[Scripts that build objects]
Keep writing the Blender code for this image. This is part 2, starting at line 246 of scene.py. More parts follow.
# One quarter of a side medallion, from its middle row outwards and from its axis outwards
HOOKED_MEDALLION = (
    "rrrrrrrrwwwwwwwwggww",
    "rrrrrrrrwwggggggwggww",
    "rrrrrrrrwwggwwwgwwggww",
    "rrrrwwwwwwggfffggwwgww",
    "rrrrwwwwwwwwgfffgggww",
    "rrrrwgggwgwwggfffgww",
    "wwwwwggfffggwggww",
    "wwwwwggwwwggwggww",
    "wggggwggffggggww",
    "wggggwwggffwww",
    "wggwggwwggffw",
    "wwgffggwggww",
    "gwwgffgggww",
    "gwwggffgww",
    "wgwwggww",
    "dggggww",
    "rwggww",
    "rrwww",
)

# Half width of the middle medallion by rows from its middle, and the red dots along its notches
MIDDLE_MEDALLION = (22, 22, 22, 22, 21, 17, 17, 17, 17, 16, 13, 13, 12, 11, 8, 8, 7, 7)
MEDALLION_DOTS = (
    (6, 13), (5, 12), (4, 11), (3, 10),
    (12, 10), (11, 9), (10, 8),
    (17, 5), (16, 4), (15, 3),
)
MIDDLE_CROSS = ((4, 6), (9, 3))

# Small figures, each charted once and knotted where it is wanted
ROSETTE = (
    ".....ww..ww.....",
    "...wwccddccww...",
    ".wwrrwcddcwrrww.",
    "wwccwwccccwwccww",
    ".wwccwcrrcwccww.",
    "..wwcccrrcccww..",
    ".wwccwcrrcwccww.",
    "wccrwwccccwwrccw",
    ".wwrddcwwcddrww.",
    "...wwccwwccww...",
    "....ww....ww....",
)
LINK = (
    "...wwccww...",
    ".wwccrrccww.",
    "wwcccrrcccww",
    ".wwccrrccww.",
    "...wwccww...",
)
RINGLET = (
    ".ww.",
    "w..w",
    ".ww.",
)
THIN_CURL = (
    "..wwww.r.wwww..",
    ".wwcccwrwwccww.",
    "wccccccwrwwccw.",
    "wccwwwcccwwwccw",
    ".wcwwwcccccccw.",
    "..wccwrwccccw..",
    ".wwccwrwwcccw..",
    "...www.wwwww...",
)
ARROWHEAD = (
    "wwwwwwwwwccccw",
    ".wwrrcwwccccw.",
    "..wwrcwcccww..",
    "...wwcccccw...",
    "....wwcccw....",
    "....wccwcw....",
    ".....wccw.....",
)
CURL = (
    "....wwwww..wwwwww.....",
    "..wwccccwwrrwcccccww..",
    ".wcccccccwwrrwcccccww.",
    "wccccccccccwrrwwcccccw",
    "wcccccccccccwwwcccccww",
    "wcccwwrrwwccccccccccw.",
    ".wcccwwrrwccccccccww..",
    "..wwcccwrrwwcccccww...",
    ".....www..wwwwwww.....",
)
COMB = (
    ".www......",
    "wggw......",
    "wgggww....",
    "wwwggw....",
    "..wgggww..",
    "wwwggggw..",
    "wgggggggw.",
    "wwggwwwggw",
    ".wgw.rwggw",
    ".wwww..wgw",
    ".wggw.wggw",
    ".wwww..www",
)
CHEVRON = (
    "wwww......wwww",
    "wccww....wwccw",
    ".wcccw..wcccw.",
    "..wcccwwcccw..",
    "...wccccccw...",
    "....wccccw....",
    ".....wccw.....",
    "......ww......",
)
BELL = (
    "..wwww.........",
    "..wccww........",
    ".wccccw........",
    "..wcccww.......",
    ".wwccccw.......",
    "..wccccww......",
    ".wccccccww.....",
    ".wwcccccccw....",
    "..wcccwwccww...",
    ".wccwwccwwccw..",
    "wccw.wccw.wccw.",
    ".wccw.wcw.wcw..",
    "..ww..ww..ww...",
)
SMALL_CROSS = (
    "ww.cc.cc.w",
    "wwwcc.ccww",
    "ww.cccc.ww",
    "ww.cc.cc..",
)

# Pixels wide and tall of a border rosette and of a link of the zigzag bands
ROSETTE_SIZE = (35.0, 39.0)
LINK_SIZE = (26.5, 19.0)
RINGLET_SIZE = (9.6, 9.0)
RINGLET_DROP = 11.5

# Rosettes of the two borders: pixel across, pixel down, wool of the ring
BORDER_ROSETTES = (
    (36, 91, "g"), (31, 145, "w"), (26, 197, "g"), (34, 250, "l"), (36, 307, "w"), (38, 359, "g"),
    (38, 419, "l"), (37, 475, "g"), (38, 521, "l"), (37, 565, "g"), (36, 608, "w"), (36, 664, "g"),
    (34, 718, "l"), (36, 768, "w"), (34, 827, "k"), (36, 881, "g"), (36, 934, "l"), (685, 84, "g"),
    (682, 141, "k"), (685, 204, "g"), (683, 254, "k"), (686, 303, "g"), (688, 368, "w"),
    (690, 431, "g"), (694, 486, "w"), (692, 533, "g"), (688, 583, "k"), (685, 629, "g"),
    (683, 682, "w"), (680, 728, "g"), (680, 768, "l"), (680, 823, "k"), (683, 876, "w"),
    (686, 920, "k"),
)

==

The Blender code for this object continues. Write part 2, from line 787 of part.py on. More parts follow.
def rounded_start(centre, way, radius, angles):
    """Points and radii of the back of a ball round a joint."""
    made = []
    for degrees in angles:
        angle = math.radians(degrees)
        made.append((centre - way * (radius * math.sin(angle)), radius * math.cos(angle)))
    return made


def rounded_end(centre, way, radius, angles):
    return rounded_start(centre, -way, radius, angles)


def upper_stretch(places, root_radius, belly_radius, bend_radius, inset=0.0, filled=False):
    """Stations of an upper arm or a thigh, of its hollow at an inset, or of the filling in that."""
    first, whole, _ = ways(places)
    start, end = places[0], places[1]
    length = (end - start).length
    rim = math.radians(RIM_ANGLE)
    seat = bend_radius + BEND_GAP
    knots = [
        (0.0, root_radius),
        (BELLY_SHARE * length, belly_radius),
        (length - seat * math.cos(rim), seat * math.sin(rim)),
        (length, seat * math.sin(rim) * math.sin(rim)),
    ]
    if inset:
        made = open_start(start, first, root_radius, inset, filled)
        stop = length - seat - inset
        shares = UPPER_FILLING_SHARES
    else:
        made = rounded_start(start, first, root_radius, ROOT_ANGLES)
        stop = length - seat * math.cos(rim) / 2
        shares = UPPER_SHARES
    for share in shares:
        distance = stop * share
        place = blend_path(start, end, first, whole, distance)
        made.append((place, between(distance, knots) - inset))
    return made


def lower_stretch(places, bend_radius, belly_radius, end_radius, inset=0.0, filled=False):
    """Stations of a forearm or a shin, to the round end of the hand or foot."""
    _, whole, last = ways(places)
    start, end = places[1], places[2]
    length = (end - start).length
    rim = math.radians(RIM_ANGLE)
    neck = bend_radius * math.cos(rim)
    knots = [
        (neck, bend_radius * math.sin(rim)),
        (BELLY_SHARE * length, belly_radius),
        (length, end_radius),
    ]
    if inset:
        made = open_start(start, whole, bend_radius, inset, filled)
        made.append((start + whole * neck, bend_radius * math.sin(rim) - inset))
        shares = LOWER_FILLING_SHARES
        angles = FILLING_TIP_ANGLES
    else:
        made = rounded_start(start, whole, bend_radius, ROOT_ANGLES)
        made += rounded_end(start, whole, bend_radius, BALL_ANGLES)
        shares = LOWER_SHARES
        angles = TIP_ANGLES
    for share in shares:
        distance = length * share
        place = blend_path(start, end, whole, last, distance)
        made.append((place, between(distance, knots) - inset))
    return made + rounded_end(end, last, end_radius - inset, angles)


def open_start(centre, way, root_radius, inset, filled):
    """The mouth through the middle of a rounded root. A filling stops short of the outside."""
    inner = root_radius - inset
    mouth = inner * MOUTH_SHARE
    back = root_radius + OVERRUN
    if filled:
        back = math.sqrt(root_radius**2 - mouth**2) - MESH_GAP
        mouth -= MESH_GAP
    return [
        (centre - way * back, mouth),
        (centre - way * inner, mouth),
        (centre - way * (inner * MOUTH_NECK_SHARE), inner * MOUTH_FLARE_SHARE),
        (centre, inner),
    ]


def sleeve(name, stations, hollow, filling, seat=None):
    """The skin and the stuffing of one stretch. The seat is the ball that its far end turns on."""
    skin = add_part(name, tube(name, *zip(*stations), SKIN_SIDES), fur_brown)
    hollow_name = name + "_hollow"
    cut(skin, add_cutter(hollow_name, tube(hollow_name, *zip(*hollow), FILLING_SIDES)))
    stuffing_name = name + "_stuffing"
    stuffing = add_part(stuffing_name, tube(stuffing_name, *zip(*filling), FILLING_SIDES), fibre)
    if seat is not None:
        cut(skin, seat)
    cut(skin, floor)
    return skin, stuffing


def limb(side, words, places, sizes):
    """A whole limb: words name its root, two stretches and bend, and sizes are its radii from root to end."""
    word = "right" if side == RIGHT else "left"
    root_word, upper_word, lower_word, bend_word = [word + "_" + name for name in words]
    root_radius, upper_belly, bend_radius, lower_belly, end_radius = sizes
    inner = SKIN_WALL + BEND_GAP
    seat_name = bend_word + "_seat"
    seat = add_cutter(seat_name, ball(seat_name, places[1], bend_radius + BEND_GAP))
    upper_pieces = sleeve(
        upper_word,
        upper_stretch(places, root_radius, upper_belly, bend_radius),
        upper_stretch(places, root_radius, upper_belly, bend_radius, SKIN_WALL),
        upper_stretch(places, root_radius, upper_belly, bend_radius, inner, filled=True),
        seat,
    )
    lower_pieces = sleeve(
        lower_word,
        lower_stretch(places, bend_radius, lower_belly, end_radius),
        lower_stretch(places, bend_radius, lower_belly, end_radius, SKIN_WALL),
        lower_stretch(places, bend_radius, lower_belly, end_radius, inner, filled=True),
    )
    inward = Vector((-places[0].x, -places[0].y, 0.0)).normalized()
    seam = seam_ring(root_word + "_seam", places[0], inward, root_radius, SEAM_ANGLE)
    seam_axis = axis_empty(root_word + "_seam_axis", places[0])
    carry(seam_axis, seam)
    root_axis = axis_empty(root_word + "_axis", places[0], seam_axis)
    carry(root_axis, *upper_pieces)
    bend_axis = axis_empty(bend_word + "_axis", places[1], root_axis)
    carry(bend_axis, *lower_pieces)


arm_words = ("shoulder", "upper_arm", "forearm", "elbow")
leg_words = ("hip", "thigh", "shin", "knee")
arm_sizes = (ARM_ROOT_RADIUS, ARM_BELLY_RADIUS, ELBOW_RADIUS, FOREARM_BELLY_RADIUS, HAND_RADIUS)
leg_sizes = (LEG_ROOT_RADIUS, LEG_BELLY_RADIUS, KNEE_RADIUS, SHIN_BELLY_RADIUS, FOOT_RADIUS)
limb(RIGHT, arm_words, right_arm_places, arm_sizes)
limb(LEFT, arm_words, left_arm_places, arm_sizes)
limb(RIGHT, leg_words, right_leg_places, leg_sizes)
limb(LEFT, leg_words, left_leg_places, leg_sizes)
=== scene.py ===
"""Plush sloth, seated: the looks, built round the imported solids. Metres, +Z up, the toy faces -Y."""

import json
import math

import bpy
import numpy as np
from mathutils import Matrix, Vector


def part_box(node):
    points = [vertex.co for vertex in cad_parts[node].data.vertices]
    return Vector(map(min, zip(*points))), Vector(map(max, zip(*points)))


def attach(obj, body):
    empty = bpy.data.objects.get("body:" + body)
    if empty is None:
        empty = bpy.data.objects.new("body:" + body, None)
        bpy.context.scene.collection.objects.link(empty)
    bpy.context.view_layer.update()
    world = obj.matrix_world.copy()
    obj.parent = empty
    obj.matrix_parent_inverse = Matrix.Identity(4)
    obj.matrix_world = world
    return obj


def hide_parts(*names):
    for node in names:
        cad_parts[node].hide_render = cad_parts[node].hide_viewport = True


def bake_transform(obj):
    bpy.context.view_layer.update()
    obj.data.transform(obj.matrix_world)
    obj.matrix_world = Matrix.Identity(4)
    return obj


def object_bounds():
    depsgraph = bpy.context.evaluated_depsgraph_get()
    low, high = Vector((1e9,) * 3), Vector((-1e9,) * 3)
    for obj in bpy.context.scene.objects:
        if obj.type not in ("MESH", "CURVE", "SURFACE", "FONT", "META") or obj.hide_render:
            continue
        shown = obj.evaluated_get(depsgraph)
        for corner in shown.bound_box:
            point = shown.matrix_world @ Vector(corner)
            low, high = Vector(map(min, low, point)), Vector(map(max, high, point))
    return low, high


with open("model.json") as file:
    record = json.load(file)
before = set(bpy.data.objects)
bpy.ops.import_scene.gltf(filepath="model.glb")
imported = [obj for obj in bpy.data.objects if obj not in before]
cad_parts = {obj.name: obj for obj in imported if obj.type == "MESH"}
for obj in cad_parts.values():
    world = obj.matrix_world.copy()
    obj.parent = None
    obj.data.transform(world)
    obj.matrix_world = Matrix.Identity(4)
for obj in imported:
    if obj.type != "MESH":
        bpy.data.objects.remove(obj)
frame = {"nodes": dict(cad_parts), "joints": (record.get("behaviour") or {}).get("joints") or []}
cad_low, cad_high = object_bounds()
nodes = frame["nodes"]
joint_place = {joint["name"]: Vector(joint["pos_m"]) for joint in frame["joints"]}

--

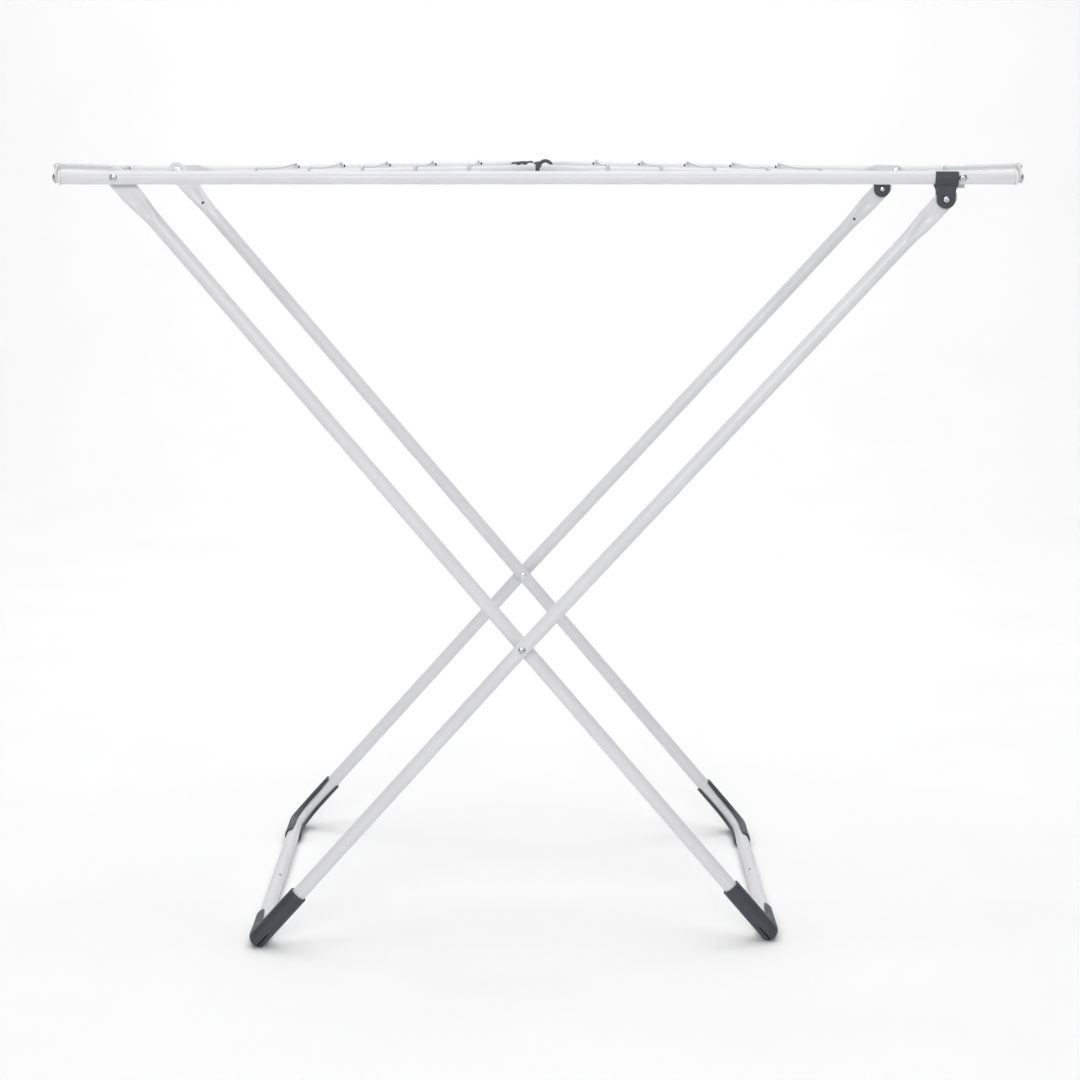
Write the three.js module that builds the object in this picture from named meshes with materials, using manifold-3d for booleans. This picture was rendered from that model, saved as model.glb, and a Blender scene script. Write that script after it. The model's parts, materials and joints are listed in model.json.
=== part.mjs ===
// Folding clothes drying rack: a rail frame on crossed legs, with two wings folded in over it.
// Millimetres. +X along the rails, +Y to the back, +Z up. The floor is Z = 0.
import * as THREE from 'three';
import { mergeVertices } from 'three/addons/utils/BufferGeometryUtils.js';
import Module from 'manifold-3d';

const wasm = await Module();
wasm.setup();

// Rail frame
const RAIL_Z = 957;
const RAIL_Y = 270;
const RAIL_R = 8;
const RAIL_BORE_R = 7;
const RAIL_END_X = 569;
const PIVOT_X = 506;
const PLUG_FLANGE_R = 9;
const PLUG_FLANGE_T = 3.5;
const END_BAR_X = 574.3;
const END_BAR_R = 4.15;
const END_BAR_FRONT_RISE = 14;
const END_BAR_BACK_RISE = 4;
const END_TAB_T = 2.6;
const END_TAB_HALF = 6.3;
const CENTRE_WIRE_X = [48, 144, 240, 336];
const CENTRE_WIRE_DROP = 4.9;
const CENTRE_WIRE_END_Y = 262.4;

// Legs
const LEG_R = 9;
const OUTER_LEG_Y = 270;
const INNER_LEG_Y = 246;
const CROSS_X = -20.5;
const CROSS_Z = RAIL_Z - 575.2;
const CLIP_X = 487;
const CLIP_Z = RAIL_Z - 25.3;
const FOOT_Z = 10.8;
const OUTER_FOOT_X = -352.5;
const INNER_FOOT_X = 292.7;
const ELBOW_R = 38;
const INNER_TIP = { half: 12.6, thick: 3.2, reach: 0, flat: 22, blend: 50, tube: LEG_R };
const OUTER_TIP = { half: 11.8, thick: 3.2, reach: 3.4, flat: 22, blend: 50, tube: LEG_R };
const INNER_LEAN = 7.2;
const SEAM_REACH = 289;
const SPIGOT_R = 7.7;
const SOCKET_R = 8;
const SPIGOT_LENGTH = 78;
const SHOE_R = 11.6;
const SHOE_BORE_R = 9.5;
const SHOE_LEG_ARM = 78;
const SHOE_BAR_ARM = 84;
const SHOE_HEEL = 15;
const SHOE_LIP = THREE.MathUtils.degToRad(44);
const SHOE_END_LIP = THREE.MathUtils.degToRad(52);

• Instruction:
Transcribe word for word the lines from the one holding "Keep writing the" through the one holding "MIDDLE_CROSS = ((4, 6), (9, 3))". Include both, and add nothing.

• Correct result:
Keep writing the Blender code for this image. This is part 2, starting at line 246 of scene.py. More parts follow.
# One quarter of a side medallion, from its middle row outwards and from its axis outwards
HOOKED_MEDALLION = (
    "rrrrrrrrwwwwwwwwggww",
    "rrrrrrrrwwggggggwggww",
    "rrrrrrrrwwggwwwgwwggww",
    "rrrrwwwwwwggfffggwwgww",
    "rrrrwwwwwwwwgfffgggww",
    "rrrrwgggwgwwggfffgww",
    "wwwwwggfffggwggww",
    "wwwwwggwwwggwggww",
    "wggggwggffggggww",
    "wggggwwggffwww",
    "wggwggwwggffw",
    "wwgffggwggww",
    "gwwgffgggww",
    "gwwggffgww",
    "wgwwggww",
    "dggggww",
    "rwggww",
    "rrwww",
)

# Half width of the middle medallion by rows from its middle, and the red dots along its notches
MIDDLE_MEDALLION = (22, 22, 22, 22, 21, 17, 17, 17, 17, 16, 13, 13, 12, 11, 8, 8, 7, 7)
MEDALLION_DOTS = (
    (6, 13), (5, 12), (4, 11), (3, 10),
    (12, 10), (11, 9), (10, 8),
    (17, 5), (16, 4), (15, 3),
)
MIDDLE_CROSS = ((4, 6), (9, 3))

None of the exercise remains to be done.